I don’t want to talk about grimdark anymore (though for those of you that do, Jenny’s Library here has put up a pretty comprehensive list of stuff discussing it).  What I’d like to talk about is a concept that just hit me a few days ago going hand-in-hand with weight: heft.

When I talk about the weight of violence, I mean the impact it has on the story, the way it affects the characters, the way it shapes the world and the way it makes the outcomes of each conflict mean something.

Something wigglypoo (which I am now coining to be the inverse of grimdark) fantasy fiction doesn’t do well is show the weight of violence.  An orc is an orc, so let’s kill that orc and move on and not think about his family or what choices drove him to end up on the bad end of this blade.

Something grimdark fantasy fiction does pretty well is show the weight of violence.  Almost too well.  I’m not going to list a lot of the dangers of doing so, since I’ve already done that and Elizabeth Bear also said everything I wanted to a lot better, suffice to say that the weight of violence becomes crushing.  Something we’re unable to get out from under.

Heft, then, is the way we interact with the weight, how it feels in our hands, how far we can throw it, how well we can swing it, what breaks when we hit something with it.  It’s the harmonious nature of joy and despair, the moment where tragedy becomes triumph and triumph becomes tragedy.  It’s the moment when Robb Stark rallies the North to avenge his father.  It’s the moment when Katniss makes the decision to take her own life.  It’s the moment when someone reacts to the violence in a way that shapes their character.

And that’s what we’re missing.

The more I played of Tomb Raider, the more I really, really liked it.  Because I saw so many moments of emotional heft that it was impossible not to start liking Lara Croft.  The violence she suffered served to make the moments when she overcame her circumstances so much stronger (and those moments, in turn, made her tragedies so much more profound).  I found I quickly recognized the moments of violent goreporn (of which there is a bit) weren’t nearly as important as the moments where she looks up at some impossible obstacle and says: “I can do this.”

Those moments are what defined this game and Lara for me.

That and the moment when she busts out of a flaming building with a machine gun screaming (in a British accent): “RUN YOU BASTARDS, I’M COMING FOR YOU ALL.”

But I digress.

The highest praise I can offer a video game is that it somehow affected my work.  And yeah, Tomb Raider definitely did.  It made me think more about what makes a strong character, how vulnerability and violence affect that, what makes a tragedy powerful and what makes blood meaningful.

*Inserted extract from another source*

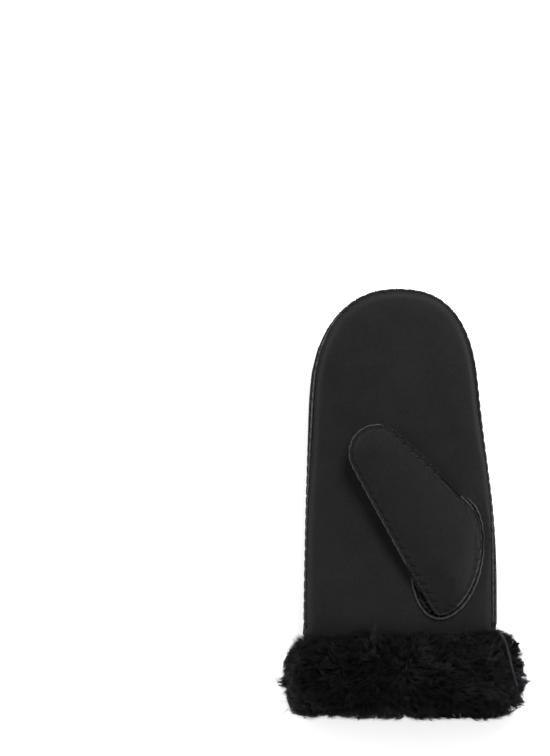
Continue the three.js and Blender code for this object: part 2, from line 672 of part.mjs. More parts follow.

But most importantly, it made me appreciate the cost of a human life.  It made me appreciate how it affects people, how they kill, what it makes them.  It made me appreciate violence far more than my previous work ever could.

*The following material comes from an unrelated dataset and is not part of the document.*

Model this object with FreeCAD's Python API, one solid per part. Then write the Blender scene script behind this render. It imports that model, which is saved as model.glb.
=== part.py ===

I can’t help but feel that this project is going to be my strongest yet.

I mean, either that or it sucks ass and this will all have been an exercise in futility.

Either way, good to know.

Featured image is by Mad-Jill on Deviantart.  Amazing artist, go check her stuff.

5 Responses to “Women of Significant Gravity”

  1. deniz

    Sort of like the part in LoTR when Sam has his first view of Men fighting Men, and wonders what choices led the man from the south to join the battle, and whether he had a family, and whom he’d left behind…

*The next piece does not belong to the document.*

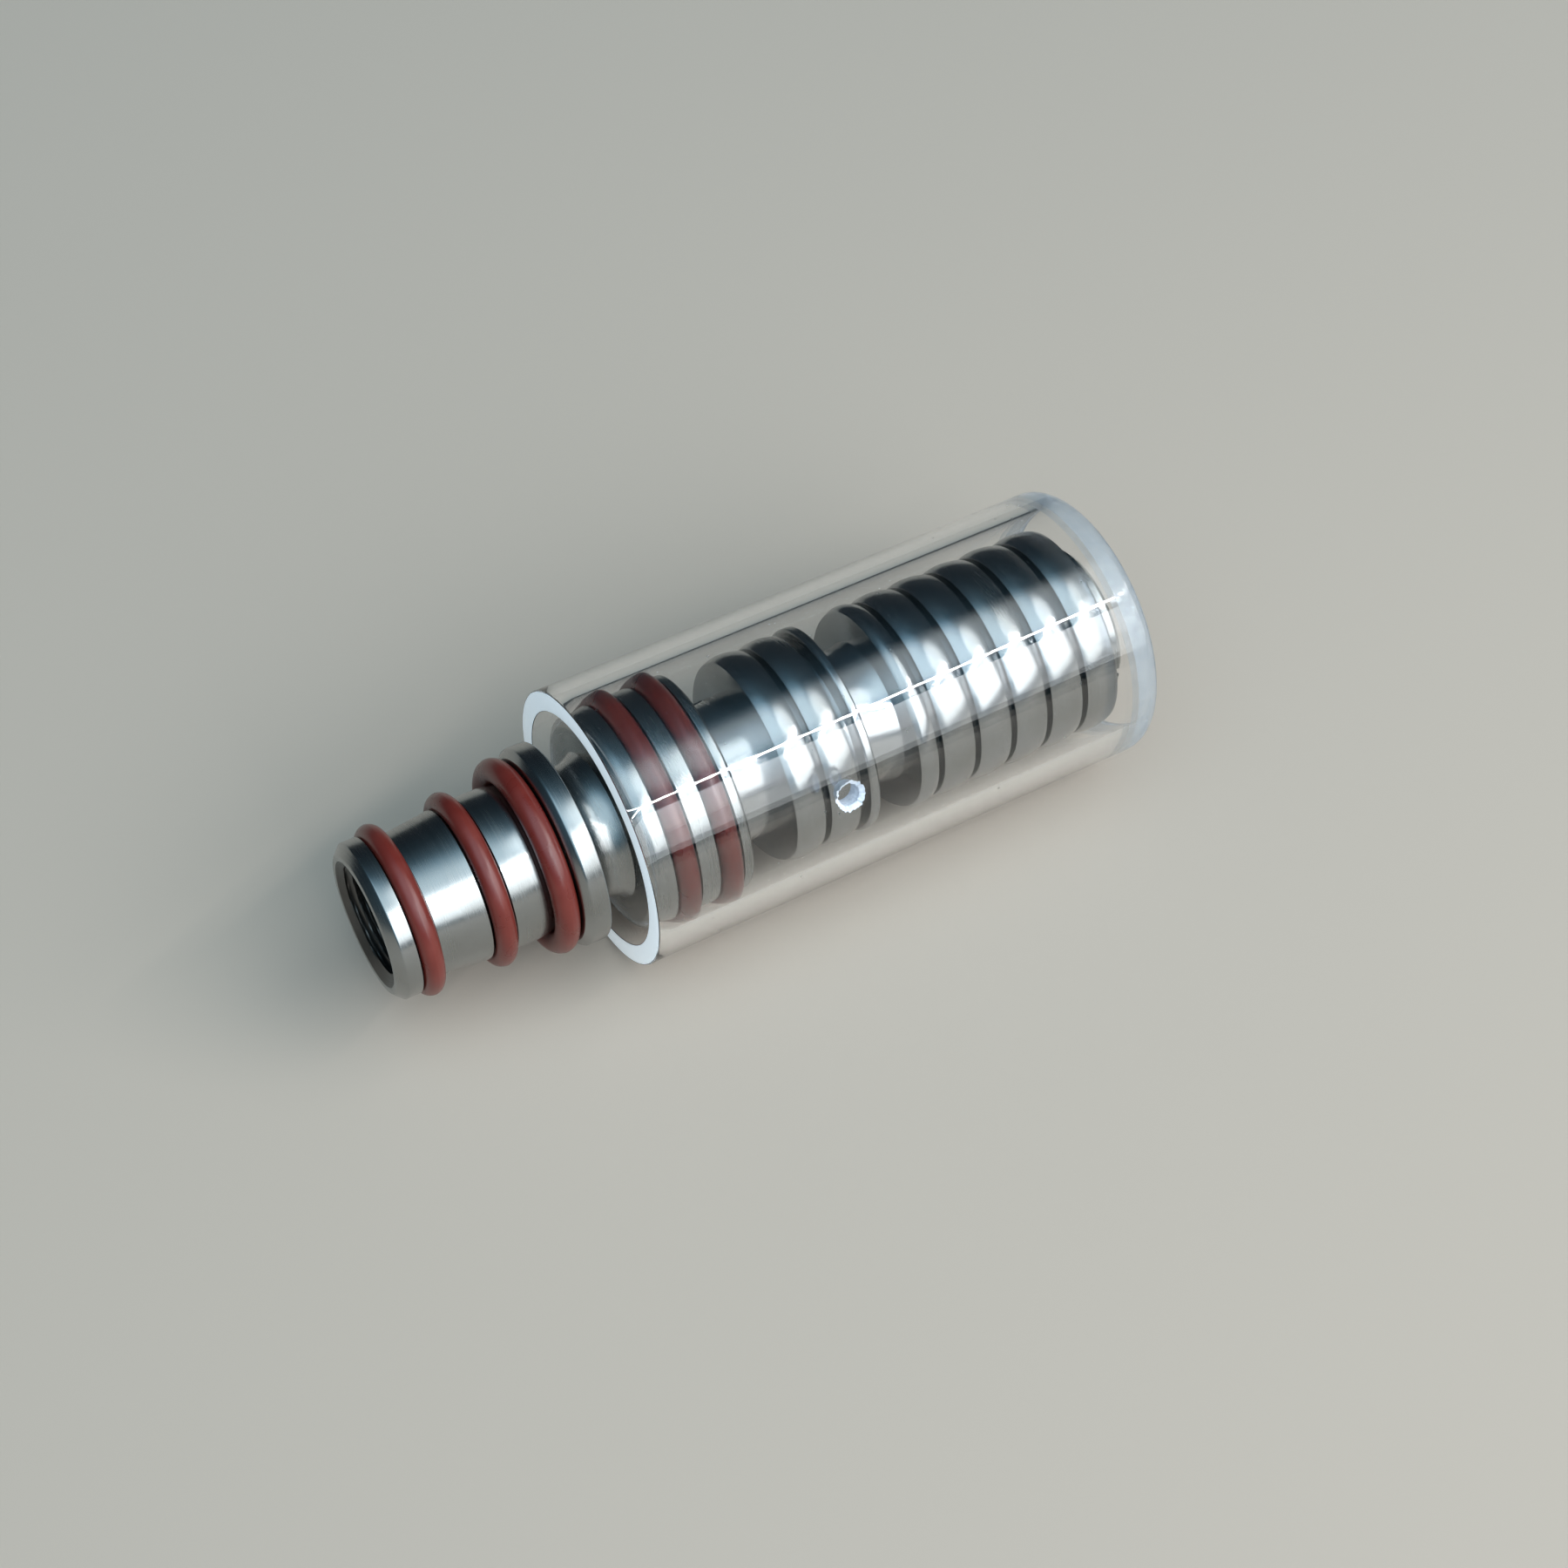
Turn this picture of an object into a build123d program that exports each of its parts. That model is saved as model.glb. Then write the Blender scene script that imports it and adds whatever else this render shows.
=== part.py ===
from build123d import *
import os
from math import cos, radians, sin

# In-line magnetic filter cartridge: a turned steel core with an O-ring nose, held in a clear sleeve.
# Millimetres. X is the core's axis, the nose points along -X, and X = 0 is the flange's stop face.

# Nose, flange and neck
MOUTH_X = -12.7
LIP_R = 5.55
MOUTH_R = 4.5
THREAD_R = 3.6
THREAD_START_X = -12.1
THREAD_END_X = -4.0
FLOW_R = 2.6
NOSE_R = 5.0
SHOULDER_R = 5.43
FLANGE_R = 7.15
FLANGE_LENGTH = 1.8
NECK_R = 4.8
NECK_FLARE_R = 5.3
TAIL_R = 4.4
TAIL_END_X = 9.0

# O-rings of the nose: (name, centre along X, groove floor radius), all of one cord
NOSE_CORD = 1.5
NOSE_RINGS = (
    ("nose_oring_front", -10.2, 4.55),
    ("nose_oring_middle", -5.05, 4.7),
)
REAR_RING_X = -0.97
REAR_RING_FLOOR = 5.3
REAR_CORD = 1.7
GROOVE_PLAY = 0.1
SEAT_GAP = 0.02

# Seal collar and the two O-rings that the sleeve turns and slides on
COLLAR_START_X = 4.5
COLLAR_END_X = 11.9
COLLAR_R = 7.85
SLEEVE_CORD = 1.6
SLEEVE_RING_XS = (7.0, 10.2)
SEAL_PLAY = 0.04

# Clear sleeve
SLEEVE_START_X = 3.8
SLEEVE_LENGTH = 40.0
SLEEVE_R = 10.0
SLEEVE_BORE_R = 8.5
SLEEVE_MOUTH_ROUND = 0.9
SLEEVE_INNER_ROUND = 0.35
PORT_X = 18.75
PORT_R = 0.8
PORT_SINK_R = 1.1
PORT_FROM_TOP_DEG = 67.5

# Outlet spool, core tube and magnets
WAIST_R = 5.1
SPOOL_END_X = 15.5
SPOOL_BOSS_END_X = 18.0
FLOW_END_X = 14.7
PORT_HOLE_R = 1.0
FLOW_HOLE_X = 13.4
FLOW_HOLE_DEGS = (135, 225, 315)
TUBE_R = 4.0
TUBE_BORE_R = 3.4
TUBE_END_X = 41.6
MAGNET_R = 3.35
MAGNET_LENGTH = 4.4
MAGNET_COUNT = 4
POLE_LENGTH = 1.0
STACK_PLAY = 0.02

# Fins: the front group, the spacer between, then the rear group
FIN_R = 7.55
FIN_EDGE = 0.15
FIN_FRONT_R = 7.3
FIN_REAR_R = 7.35
FIN_CREST_SHARE = 0.45
GROOVE_WIDTH = 0.5
GROOVE_FLOOR_R = 6.2
FRONT_FINS = (("front_fin_1", 15.5, 18.2), ("front_fin_2", 18.2, 20.95))
DISC_START_X = 20.95
DISC_END_X = 21.95
DISC_RIM = 0.75
SPACER_END_X = 25.3
LEAD_END_X = 27.2
REAR_FIN_COUNT = 5
REAR_END_X = 42.0

# End plug
PLUG_HEAD_R = 5.8
PLUG_HEAD_LENGTH = 1.2
PLUG_BOSS_START_X = 39.3
PLUG_RING_X = 40.4
PLUG_RING_CORD = 0.9
PLUG_GROOVE_R = 2.47
SLOT_WIDTH = 1.2
SLOT_DEPTH = 0.7


def turned(*outline):
    """A solid turned about the X axis from a closed outline of (x, radius) corners."""
    return revolve(make_face(Polyline(*outline, close=True)), Axis.X)


def turned_curve(*lines):
    """A solid turned about the X axis from straight and curved lines that close on themselves."""
    edges = [edge for line in lines for edge in line.edges()]
    return revolve(make_face(edges), Axis.X)


def o_ring(centre_x, floor_r, cord):
    """A torus of round cord that lies just clear of its groove's floor."""
    section = Pos(centre_x, floor_r + SEAT_GAP + cord / 2) * Circle(cord / 2)
    return revolve(section, Axis.X)


def groove(centre_x, floor_r, cord, outer_r):
    """The square groove that a ring of this cord sits in."""
    half = cord / 2 + GROOVE_PLAY
    return turned(
        (centre_x - half, floor_r),
        (centre_x + half, floor_r),
        (centre_x + half, outer_r),
        (centre_x - half, outer_r),
    )


def radial_plane(x, from_top_deg, distance):
    """The plane that faces outwards this far from X, turned from straight up towards -Y."""
    angle = radians(from_top_deg)
    outward = (0, -sin(angle), cos(angle))
    return Plane((x, distance * outward[1], distance * outward[2]), z_dir=outward)


def radial_hole(x, from_top_deg, radius, inner_r, outer_r):
    return extrude(radial_plane(x, from_top_deg, inner_r) * Circle(radius), outer_r - inner_r)


def inlet_spigot():
    """Nose with its threaded inlet, three ring grooves, stop flange, waisted neck and plain tail."""
    neck_start = FLANGE_LENGTH
    neck_middle = (neck_start + COLLAR_START_X) / 2
    body_end = REAR_RING_X - REAR_CORD / 2 - GROOVE_PLAY
    outside = (
        (THREAD_START_X, THREAD_R),
        (MOUTH_X, MOUTH_R),
        (MOUTH_X, LIP_R - 0.65),
        (MOUTH_X + 0.35, LIP_R - 0.25),
        (MOUTH_X + 0.95, LIP_R),
        (MOUTH_X + 1.7, LIP_R),
        (MOUTH_X + 3.3, NOSE_R),
        (NOSE_RINGS[1][1], SHOULDER_R),
        (body_end, SHOULDER_R),
        (body_end, REAR_RING_FLOOR),
        (0, REAR_RING_FLOOR),
        (0, FLANGE_R - 0.5),
        (0.5, FLANGE_R),
        (neck_start, FLANGE_R),
        (neck_start, NECK_FLARE_R),
    )
    tail = (
        (COLLAR_START_X, NECK_FLARE_R),
        (COLLAR_START_X, TAIL_R),
        (TAIL_END_X, TAIL_R),
        (TAIL_END_X, FLOW_R),
        (THREAD_END_X + THREAD_R - FLOW_R, FLOW_R),
        (THREAD_END_X, THREAD_R),
        (THREAD_START_X, THREAD_R),
    )
    neck = ThreePointArc(outside[-1], (neck_middle, NECK_R), tail[0])
    body = turned_curve(Polyline(*outside), neck, Polyline(*tail))
    for _, centre_x, floor_r in NOSE_RINGS:
        body -= groove(centre_x, floor_r, NOSE_CORD, FLANGE_R)
    return body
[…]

  2. Linky moves in surprising ways | Between the Devil and the Deep Blue Sea

    […] Sam Sykes, who surprised me with his thoughtful contribution to the “grimdark” swings and roundabouts, talks about the weight of violence in the new Tomb Raider: […]

  3. A.E. Marling

    I’ve always been uncomfortable with orcs or any other fantasy Other that it’s ok to be violent toward in a casual way. True, fantasy gives us glowing swords and fireballs, and it’d be a shame not to use such beautiful violence. But even the most escapist fantasy likely has a duty to temper the blood-splattered fun with gravitas, both toward the fallen, and those who have survived but still carry the weight of violence in their hearts.

    And, Sam, I look forward to reading your next novel.

  4. Charlie

    Hey Sam, I’ve got a question for you.

    I watched that video and you’re right, the level of violence is horrific. Really OTT. She gets impaled by ice-picks, scaffolding, trees, and spears. It’s like the devs had a meeting to decide what objects they could stick her with. There’s also graphic crushings, violent strangulations, and lots and lots of blood.

    What I want to know is, do you feel Lara’s story (and your experience of her character development) could have been just as effectively told without the need to be scuh a gratuitous gore-fest?

    • sam

      Now this is a very tricky question.

      I get to discussing this with a friend of mine in regards to sex scenes (I’m not equating violence and sex, mind you, it’s just an example). Sex being often gratuitous and frequently poorly-done, is it truly necessary to move the story forward? Can’t we cover the same bases by just fading to black? Why do we need it when it just comes off as icky and over the top, much like violence?

      The truth is, I haven’t found an excellent answer to that question just yet short of this: it’s the artist’s vision.

      We’ve talked about voice on this blog before. This is roughly the same concept. Whether or not the story chooses to show that violence is a decision made by the artist, something that separates it from every other form of violence out there. The graphic death here was a decision made to really sensitize and drive home the impact of that violence. You could make an argument that the vast majority of gamers see death and killing as just something that happens procedurally. This made it count again (in some ways).

      Could it have been told without the gore-fest? Maybe. Probably, even. But it is the artist’s decision. We have to respect that.

      Note, though, that respect doesn’t mean support. Under no circumstance should you ever feel wrong for criticizing, ignoring, lambasting or not buying a piece of art you don’t like.